Friday, 25 June

UE/R: SRHR Network worried over 6,500 adolescent pregnancies recorded in 2020

General News
Teenage pregnancy

The Sexual and Reproductive Health and Rights (SRHR) Network – Upper East Region has called on the government, the Ghana Education Service, Ghana Health Service, National Youth Authority and traditional leaders to take urgent steps to make sure that adolescent girls receive the information and support they need to protect themselves from unintended pregnancy which most often lead to forced marriages.

This according to SRHS Network is critical when safety nets for girls like schools and families have been affected by the COVID-19 pandemic.

The SRHS Network in a statement expressed worry that the District Health Information Management System (DHIMS) of Ghana Health Service (GHS) had reported that 6,533 adolescent girls aged 10 to 19 in the Upper East region became pregnant or mothers in 2020, an increase of five percent over the figure of 6,233 girls in 2019.

“It is even more worrying that the reported teenage pregnancy cases among girls aged 10 to 14 in the region has increased from 103 in 2019 to 142 in 2020, representing 38 percentage increase,” the Network said in its statement.

The SRHR Network – Upper East Region, is of the view that gender inequality, difficulties in accessing adolescent reproductive health information and youth-friendly health services, poverty and effects of the COVID-19 pandemic have fueled high rates of unintended teenage pregnancies and child marriages in the region.

The SRHR Network – Upper East Region is, therefore, calling on all stakeholders to as a matter of urgency initiate open and frank discussions on adopting and implementing a culturally sensitive and age-appropriate Reproductive Health Education (RHE) in schools and communities in the Upper East Region and Ghana as a whole to deal with the rising spate of teenage pregnancies in the region and Ghana as a whole.
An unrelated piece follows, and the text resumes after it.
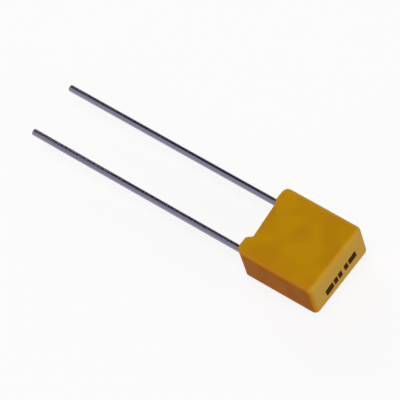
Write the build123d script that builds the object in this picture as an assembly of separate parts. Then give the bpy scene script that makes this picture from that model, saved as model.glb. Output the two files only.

Below is the full statement from the SRHR Network:

SEXUAL AND REPRODUCTIVE HEALTH AND RIGHTS (SRHR) NETWORK- UPPER EAST REGION

MEDIA RELEASE

Concern over increasing cases of teenage pregnancy in Upper East Region, Bolgatanga.

17 May 2021

The Sexual and Reproductive Health and Rights (SRHR) Network – Upper East Region is urging government (Ghana Education Service, Ghana Health Service and National Youth Authority) and traditional leaders to take urgent steps to make sure that adolescent girls receive the information and support they need to protect themselves from unintended pregnancy which most of the times lead to forced marriages.

This is particularly critical when safety nets for girls like schools and families have been severely affected by the COVID-19 pandemic.

The District Health Information Management System (DHIMS) of Ghana Health Service (GHS) reported that 6,533 adolescent girls aged 10 to 19 in the Upper East Region became pregnant or mothers in 2020, an increase of 5 percent over the figure of 6,233 girls in 2019.

It is even worrying that the reported teenage pregnancy cases among girls aged 10 to 14 in the region has increased from 103 in 2019 to 142 in 2020, representing 38 percentage increase.

The Ghana Education Service (GES) has corroborated the GHS figures on the increasing incidence of teenage pregnancies and mothers in the Region among in school girls due to the COVID-19 school lockdown and restrictions.

The GES data released in September 2020 reported that 220 teenage pregnancies occurred among girls in Junior High Schools, out of which 30 were nursing mothers. While 105 Junior High School girls were married during the period, 48 Senior High School girls became pregnant or nursing mothers.

The SRHR Network – Upper East Region is of the view that gender inequality, difficulties in accessing Adolescent Reproductive Health information and Youth Friendly Health services, poverty and effects of the COVID-19 pandemic have fueled high rates of unintended teenage pregnancies and child marriages in the Region.

Majority of the reported teenage pregnancy incidences are occurring in the poorer and rural districts of the region, particularly in the Bawku-West, Bongo and Talensi Districts, which recorded the highest in 2020.

There are similar trends in other regions of Northern Ghana. Available evidence worldwide suggests that risks of maternal deaths are higher for young adolescents, with girls’ aged 15 years or younger facing higher risks than older adolescents. In addition, the potential health, social and economic disadvantages that young mothers face are widely recognized.

Hence, the need for all hands on deck to tackle the underlying causes of high teenage pregnancies and motherhood, including stigma, poverty, social norms around expected behaviours and peer pressure to engage in sexual relations at an early age resulting in unintended pregnancies.

It is this worrying trend that the SRHR Network – Upper East Region calls on all stakeholders to as a matter of urgency to initiate open and frank discussions on adopting and implementing a culturally sensitive and age-appropriate Reproductive Health Education (RHE) in schools and communities in the Upper East Region and Ghana as a whole.